INFORMATION PROVIDED:
----
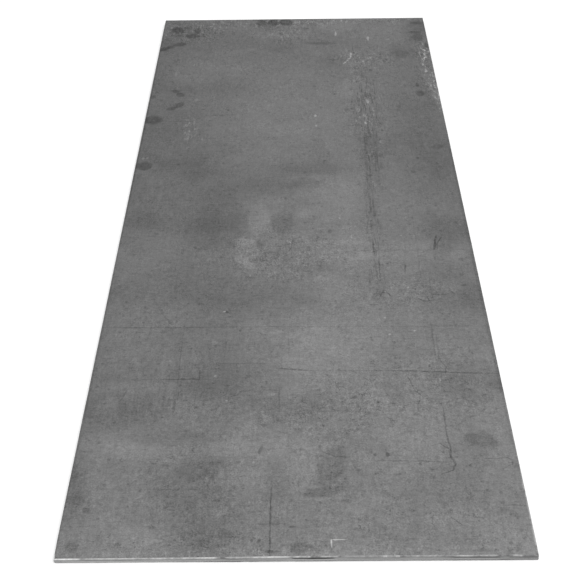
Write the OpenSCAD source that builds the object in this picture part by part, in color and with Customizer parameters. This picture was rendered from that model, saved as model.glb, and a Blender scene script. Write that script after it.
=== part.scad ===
// Steel plate: one flat piece of hot-rolled stock with four sheared edges.
// Lengths are in millimetres. The plate lies flat, with its width along X, its
// length along Y and its thickness up Z. The origin is the middle of the face
// that it rests on.

/* [Plate] */
// Width of the plate, across the direction of rolling
plate_width = 500; // [300:10:1500]
// Length of the plate, along the direction of rolling
plate_length = 1250; // [600:10:3000]
// Rolled thickness
plate_thickness = 8; // [4:0.5:20]

/* [Sheared edges] */
// Radius of the corner that the blade rolled over as it bit
rollover_radius = 0.8; // [0.2:0.1:1.2]
// Share of the thickness that was cut smooth before the metal broke
burnish_share = 0.3; // [0.3:0.05:0.6]
// How far the broken part of an edge leans in from the smooth part
break_setback = 0.5; // [0.1:0.1:1]
// Number of facets round a full circle
smoothness = 48; // [24:4:96]

/* [Hidden] */

burnish_height = burnish_share * plate_thickness;
mill_scale_grey = "dimgray";

// What the blade takes off a square corner at the origin when it rolls it
// over. The corner's metal lies towards +X and +Y.
module rollover_waste() {
    difference() {
        square(rollover_radius);
        translate([rollover_radius, rollover_radius])
            circle(r = rollover_radius, $fn = smoothness);
    }
}

// Cross-section between two sheared edges that are "span" apart, standing on
// the X axis. The edge at -X was cut from above: its rolled-over corner is at
// the top, the smooth cut is under it and the break leans in to the bottom. The
// edge at +X was cut from below, so it is the same edge turned half round.
module sheared_section(span) {
    edge = span / 2;
    difference() {
        polygon([
            [-edge + break_setback, 0],
            [edge, 0],
            [edge, burnish_height],
            [edge - break_setback, plate_thickness],
            [-edge, plate_thickness],
            [-edge, plate_thickness - burnish_height]
        ]);
        translate([-edge, plate_thickness])
            mirror([0, 1]) rollover_waste();
        translate([edge, 0])
            mirror([1, 0]) rollover_waste();
    }
}

// The plate, as wide and as long as its two sheared sections allow
module steel_plate() {
    color(mill_scale_grey)
    intersection() {
        rotate([90, 0, 0])
            linear_extrude(height = plate_length, center = true)
                sheared_section(plate_width);
        rotate([90, 0, 90])
            linear_extrude(height = plate_width, center = true)
                sheared_section(plate_length);
    }
}

steel_plate();
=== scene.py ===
# %% [markdown]
# # A hot-rolled steel plate, from bare solid to finished look
#
# The object is one flat piece of raw stock: steel rolled hot to its thickness,
# cooled with a skin of grey oxide on it, which a mill calls scale, and cut to
# size on a shear. It has almost no shape. What makes it look like steel is the
# way its four edges broke, and the clouds, cracks, grain and finger marks in
# its scale. So this lesson spends a little work on the mesh, all of it at the
# edges, and most of its work on one long material.
#
# Lengths are written in millimetres and turned into metres where Blender
# needs them. The plate lies flat, width along X, length along Y.

# %% Load the plate's solid and read its size
import math

import bmesh
import bpy
from mathutils import Matrix, Vector, noise


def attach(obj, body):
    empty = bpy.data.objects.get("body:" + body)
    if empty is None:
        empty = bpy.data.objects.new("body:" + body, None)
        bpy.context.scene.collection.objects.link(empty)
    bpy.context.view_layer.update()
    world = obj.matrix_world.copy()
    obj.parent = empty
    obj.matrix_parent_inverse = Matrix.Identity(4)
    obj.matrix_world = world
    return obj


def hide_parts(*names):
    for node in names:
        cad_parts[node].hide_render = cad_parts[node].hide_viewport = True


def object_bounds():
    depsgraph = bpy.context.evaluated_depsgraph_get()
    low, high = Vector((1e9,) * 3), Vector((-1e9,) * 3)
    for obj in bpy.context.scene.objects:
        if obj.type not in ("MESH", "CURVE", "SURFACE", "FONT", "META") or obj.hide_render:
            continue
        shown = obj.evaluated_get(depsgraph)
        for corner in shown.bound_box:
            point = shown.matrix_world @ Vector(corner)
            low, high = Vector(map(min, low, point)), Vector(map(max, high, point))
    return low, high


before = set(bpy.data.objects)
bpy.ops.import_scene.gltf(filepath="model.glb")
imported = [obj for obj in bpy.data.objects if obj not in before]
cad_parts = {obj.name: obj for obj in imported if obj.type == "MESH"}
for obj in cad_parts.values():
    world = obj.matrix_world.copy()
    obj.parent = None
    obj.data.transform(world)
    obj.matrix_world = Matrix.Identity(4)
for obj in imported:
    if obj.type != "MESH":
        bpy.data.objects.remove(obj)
solid_low, solid_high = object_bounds()
MM = 0.001
width, length, thickness = (side / MM for side in solid_high - solid_low)
print(f"plate: {width:.0f} x {length:.0f} x {thickness:.1f} mm")

# %% [markdown]
# ## Camera, floor and light
#
# The plate is seen down its length, from above one short end. The camera is
# set first, because every later choice is judged through it. Its place is
# given from the middle of the plate, and it is aimed by three plain angles:
# how far it swings left, how far it looks down and how far it leans.

# %% Set up the camera
CAMERA_PLACE = (6.4, -1273.3, 907.5)
CAMERA_SWING = 0.617
CAMERA_LOOK_DOWN = 39.94
CAMERA_LEAN = -0.89
CAMERA_LENS = 64.65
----
TASK STATEMENT: Exactly repeat the lines from the line with "sheared sections allow" to the line with "point = shown.matrix_world", including both, and output nothing else.

ANSWER:
// The plate, as wide and as long as its two sheared sections allow
module steel_plate() {
    color(mill_scale_grey)
    intersection() {
        rotate([90, 0, 0])
            linear_extrude(height = plate_length, center = true)
                sheared_section(plate_width);
        rotate([90, 0, 90])
            linear_extrude(height = plate_width, center = true)
                sheared_section(plate_length);
    }
}

steel_plate();
=== scene.py ===
# %% [markdown]
# # A hot-rolled steel plate, from bare solid to finished look
#
# The object is one flat piece of raw stock: steel rolled hot to its thickness,
# cooled with a skin of grey oxide on it, which a mill calls scale, and cut to
# size on a shear. It has almost no shape. What makes it look like steel is the
# way its four edges broke, and the clouds, cracks, grain and finger marks in
# its scale. So this lesson spends a little work on the mesh, all of it at the
# edges, and most of its work on one long material.
#
# Lengths are written in millimetres and turned into metres where Blender
# needs them. The plate lies flat, width along X, length along Y.

# %% Load the plate's solid and read its size
import math

import bmesh
import bpy
from mathutils import Matrix, Vector, noise


def attach(obj, body):
    empty = bpy.data.objects.get("body:" + body)
    if empty is None:
        empty = bpy.data.objects.new("body:" + body, None)
        bpy.context.scene.collection.objects.link(empty)
    bpy.context.view_layer.update()
    world = obj.matrix_world.copy()
    obj.parent = empty
    obj.matrix_parent_inverse = Matrix.Identity(4)
    obj.matrix_world = world
    return obj


def hide_parts(*names):
    for node in names:
        cad_parts[node].hide_render = cad_parts[node].hide_viewport = True


def object_bounds():
    depsgraph = bpy.context.evaluated_depsgraph_get()
    low, high = Vector((1e9,) * 3), Vector((-1e9,) * 3)
    for obj in bpy.context.scene.objects:
        if obj.type not in ("MESH", "CURVE", "SURFACE", "FONT", "META") or obj.hide_render:
            continue
        shown = obj.evaluated_get(depsgraph)
        for corner in shown.bound_box:
            point = shown.matrix_world @ Vector(corner)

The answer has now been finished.